Sul nucleare è scontro con le regioni
 







Gemma Contin




Il governo Berlusconi ha deciso di impugnare davanti alla Corte Costituzionale le leggi regionali di Puglia e Basilicata e di altre 11 regioni - competenti costituzionalmente in materia di gestione del territorio, ai sensi delle prerogative locali fissate con la riforma del Titolo V - che rifiutano l’installazione di impianti nucleari sui rispettivi territori.
La questione infatti è strettamente economica, e a ciò l’esecutivo si inchina e accelera, per piegare la volontà del Paese, dei cittadini, delle regioni.
Per il Movimento Consumatori si tratta di -un vero e proprio atto di forza. Il governo sta procedendo senza tener conto del ruolo delle regioni, in palese violazione della riforma federalista. Auspichiamo che il rifiuto delle regioni apra la strada a un referendum cui siano chiamati direttamente i cittadini-.

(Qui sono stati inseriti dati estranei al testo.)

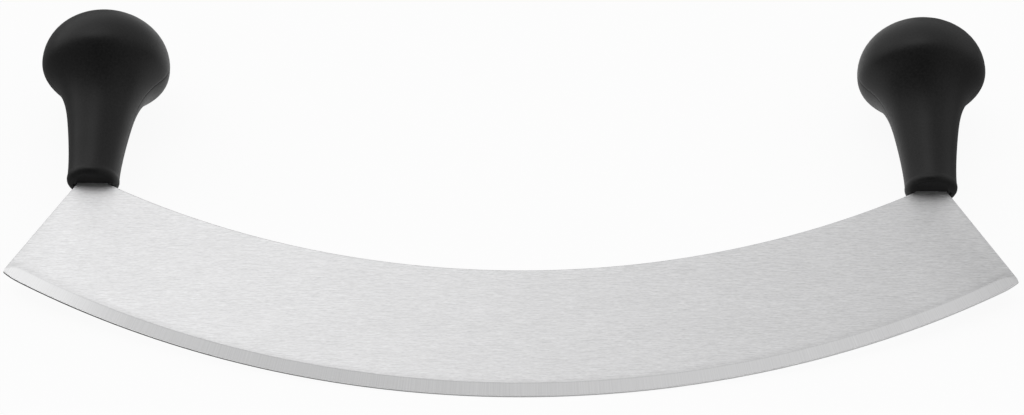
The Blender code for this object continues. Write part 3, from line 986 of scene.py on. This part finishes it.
class KNIFE_OT_set_stage(Operator):
    """Lay a white floor and set up the soft light and the camera"""

    bl_idname = "pizza_knife.set_stage"
    bl_label = "Set the stage"

    def execute(self, context):
        studio = context.scene.studio_settings
        self.lay_floor(studio)
        self.light_world(context.scene, studio)
        self.aim_camera(context.scene, studio)
        context.scene.view_settings.view_transform = "Standard"
        return {"FINISHED"}

    @staticmethod
    def seen_straight(nodes, links):
        """1 for what the camera sees itself or through glass, and 1 for what gloss mirrors."""
        path = nodes.new("ShaderNodeLightPath")
        camera, glass = path.outputs["Is Camera Ray"], path.outputs["Is Transmission Ray"]
        return calculate(nodes, links, "MAXIMUM", camera, glass), path.outputs["Is Glossy Ray"]

    @classmethod
    def lay_floor(cls, studio):
        """A matt floor. Camera and gloss see mostly plain white, dimmer beside the knife for gloss."""
        begin_piece()
        bpy.ops.mesh.primitive_plane_add(size=FLOOR_SIZE)
        floor = bpy.context.active_object
        floor.name = "studio_floor"
        material, nodes, links, shader = new_material("white_floor")
        shader.inputs["Base Color"].default_value = (*studio.floor, 1)
        shader.inputs["Roughness"].default_value = FLOOR_ROUGHNESS
        shader.inputs["Specular IOR Level"].default_value = 0
        plain, glossy = cls.seen_straight(nodes, links)
        amount = multiply(nodes, links, calculate(nodes, links, "MAXIMUM", plain, glossy), studio.floor_glow)
        x, _, _ = split_vector(nodes, links, object_coordinates(nodes))
        aside = calculate(nodes, links, "ABSOLUTE", x)
        dim = studio.lit_half + studio.lit_fade
        below = fade(nodes, links, aside, studio.lit_half, dim, 1, studio.side_glow)
        glow = nodes.new("ShaderNodeEmission")
        links.new(calculate(nodes, links, "MAXIMUM", plain, below), glow.inputs["Strength"])
        blend = nodes.new("ShaderNodeMixShader")
        links.new(amount, blend.inputs["Fac"])
        links.new(shader.outputs["BSDF"], blend.inputs[1])
        links.new(glow.outputs["Emission"], blend.inputs[2])
        links.new(blend.outputs["Shader"], nodes["Material Output"].inputs["Surface"])
        wear_material(floor, material)

    @classmethod
    def light_world(cls, scene, studio):
        """Soft light, brighter from behind, with a wide soft box high behind. The camera sees plain white."""
        world = bpy.data.worlds.new("white_studio")
        scene.world = world
        world.use_nodes = True
        nodes, links = world.node_tree.nodes, world.node_tree.links
        direction = nodes.new("ShaderNodeTexCoord").outputs["Generated"]
        side, deep, high = split_vector(nodes, links, direction)
        tilt = calculate(nodes, links, "ARCTAN2", high, deep)
        back = fade(nodes, links, side, *BACK_CHANGE, studio.back_left, studio.back_right)
        front = fade(nodes, links, side, -FRONT_CHANGE, 0, studio.front_left, studio.front)
        front = fade(nodes, links, side, 0, FRONT_CHANGE, front, studio.front_right)
        turn = studio.room_turn
        room = fade(nodes, links, tilt, turn - ROOM_BLUR, turn + ROOM_BLUR, back, front)
        off_tilt = distance(nodes, links, tilt, studio.softbox_tilt)
        off_side = distance(nodes, links, side, studio.softbox_side)
        reach, half = studio.softbox_reach, studio.softbox_half
        tall = fade(nodes, links, off_tilt, reach, reach + studio.softbox_fade, studio.softbox, 0)
        wide = fade(nodes, links, off_side, half, half + studio.softbox_edge, 1, 0)
        light = calculate(nodes, links, "ADD", room, multiply(nodes, links, tall, wide))
        plain, _ = cls.seen_straight(nodes, links)
        white = nodes.new("ShaderNodeMix")
        white.inputs["B"].default_value = 1
        links.new(plain, white.inputs["Factor"])
        links.new(light, white.inputs["A"])
        nodes["Background"].inputs["Color"].default_value = (1, 1, 1, 1)
        links.new(white.outputs["Result"], nodes["Background"].inputs["Strength"])

    @staticmethod
    def aim_camera(scene, studio):
        """The camera looks at the middle between the knobs' feet."""
        data = bpy.data.cameras.new("camera")
        data.lens = studio.lens
        data.shift_x = studio.shift_x
        data.shift_y = studio.shift_y
        camera = bpy.data.objects.new("camera", data)
        scene.collection.objects.link(camera)
        turn = (
            Matrix.Rotation(studio.yaw, 4, "Y")
            @ Matrix.Rotation(studio.pitch, 4, "X")
            @ Matrix.Rotation(studio.roll, 4, "Z")
        )
        camera.matrix_world = KNIFE_TO_WORLD @ turn @ Matrix.Translation((0, 0, studio.distance))
        scene.camera = camera


class KNIFE_PT_panel(Panel):
    """The knife's steps and settings"""

    bl_idname = "KNIFE_PT_panel"
    bl_label = "Pizza Knife"
    bl_space_type = "VIEW_3D"
    bl_region_type = "UI"
    bl_category = "Pizza Knife"

    def draw(self, context):
        layout = self.layout
        for operator in OPERATORS:
            layout.operator(operator.bl_idname)
        for title, settings in (
            ("Knobs", context.scene.knob_sizes),
            ("Blade", context.scene.blade_sizes),
            ("Finishes", context.scene.knife_finishes),
            ("Studio", context.scene.studio_settings),
        ):
            box = layout.box()
            box.label(text=title)
            for name in settings.__annotations__:
                box.prop(settings, name)


OPERATORS = (KNIFE_OT_dress_blade, KNIFE_OT_turn_knobs, KNIFE_OT_finish_dowels, KNIFE_OT_set_stage)
GROUPS = {
    "knob_sizes": KnobSizes,
    "blade_sizes": BladeSizes,
    "knife_finishes": Finishes,
    "studio_settings": StudioSettings,
}


def register():
    """Add the settings, the steps and the panel."""
    for group in GROUPS.values():
        bpy.utils.register_class(group)
    for name, group in GROUPS.items():
        setattr(bpy.types.Scene, name, PointerProperty(type=group))
    for cls in (*OPERATORS, KNIFE_PT_panel):
        bpy.utils.register_class(cls)


def unregister():
    """Take them out again."""
    for cls in (KNIFE_PT_panel, *reversed(OPERATORS)):
        bpy.utils.unregister_class(cls)
    for name, group in reversed(list(GROUPS.items())):
        delattr(bpy.types.Scene, name)
        bpy.utils.unregister_class(group)


def main():
    """Run every step in order."""
    register()
    bpy.ops.pizza_knife.dress_blade()
    bpy.ops.pizza_knife.turn_knobs()
    bpy.ops.pizza_knife.finish_dowels()
    bpy.ops.pizza_knife.set_stage()


if __name__ == "__main__":
    main()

Per l’esattezza, i cittadini si erano già espressi, con un referendum, all’indomani del disastro atomico di Chernobyl. Anzi,
nel 1987 gli italiani furono chiamati a votare tre quesiti. Andò a votare il 65,1% del corpo elettorale. Al primo, per inibire l’intervento dello Stato in caso di rifiuto dei Comuni, i sì vinsero con l’80,6%; al secondo, per impedire i contributi statali agli enti locali favorevoli, i sì furono il 79,7%; al terzo, contro la partecipazione dell’Enel alla costruzione di impianti all’estero, i sì furono il 71,9%.
Come è noto, quest’ultimo è stato vanificato dagli accordi italo-francesi firmati a Roma un anno fa, il 24 febbraio 2009 al summit di Villa Madama, da Silvio Berlusconi e Nicolas Sarkozy. L’intesa diceva che l’Enel ed Edf avrebbero collaborato su tutta la filiera nucleare: ricerca, produzione e stoccaggio; ma soprattutto era prevista la realizzazione di almeno quattro centrali di "terza generazione" in territorio italiano, secondo «una politica nucleare condivisa, paritetica e di lungo periodo».
Di questo si trattava, piaccia o non piaccia, anche se il silenzio stampa che è
seguito è stato come una spessa coltre ovattata. Di questo si tratta oggi, che si è arrivati al dunque, sotto la sollecitazione dei partner operativi, l’Enel ed Edf per primi, ma anche Edison e le altre società che intanto si sono agganciate al carro del grande circo equestre del nucleare. Che poi sarebbe, tanto per cominciare, nient’altro che il giro del fumo dei finanziamenti pubblici e tutta la "grancassa" (gran cassa) di esperti e progettisti messi all’opera, prima ancora dell’opera, come ci ha già insegnato l’esperienza del Ponte sullo Stretto di Messina.
Ma intanto la guerra con le regioni è partita, in tempo per mettere un altro pezzo di opinione pubblica ad arrostire sulla graticola delle elezioni regionali alle porte.
Sostiene il ministro Claudio Scajola che il prossimo Consiglio dei ministri sarà chiamato a fissare i criteri con cui scegliere i siti per gli impianti atomici: cinque, tanto per gradire, che dovrebbero sorgere in località sul mare per rispondere
all’esigenza di pompare l’acqua necessaria al raffreddamento dei reattori e scaricare quella contaminata e surriscaldata.
Per questo la Puglia, che ha 800 chilometri di costa lungo il basso Adriatico e lo Jonio, è stata la prima a dire: «Non possumus».
Il presidente Nichi Vendola ha dichiarato che la sua regione sarà la più disobbediente d’Italia e dirà no al nucleare: -La destra si schiera contro il nucleare in Consiglio regionale ma a Roma cala la testa. Noi in Puglia non vogliamo centrali nucleari, non vogliamo depositi di scorie nucleari, né transito di materiali che non sappiamo se siano destinati a usi civili o a usi militari. Su questo chiederemo il voto agli elettori-.
Il pugliese Raffaele Fitto, ministro per gli Affari regionali, insiste: -Le leggi regionali di Puglia, Calabria e Basilicata che il governo ha impugnato hanno solo un fine di agitazione e propaganda in netto contrasto con la Costituzione-.
Ma sulla stessa lunghezza d’onda di Vendola si sono espressi
i governatori della Campania Antonio Bassolino, della Calabria Agazio Lojero, della Basilicata Vito De Filippo e della Sicilia Raffaele Lombardo. E per Ermete Realacci, presidente onorario di Legambiente: -Il governo è già davanti alla Corte Costituzionale per l’inaccettabile legge che impone, unico caso in un paese occidentale, persino la militarizzazione dei siti destinati agli impianti nucleari, contro il volere delle regioni e dei territori. Siamo di fronte a una ritorsione che rischia di portarci in un vicolo cieco-.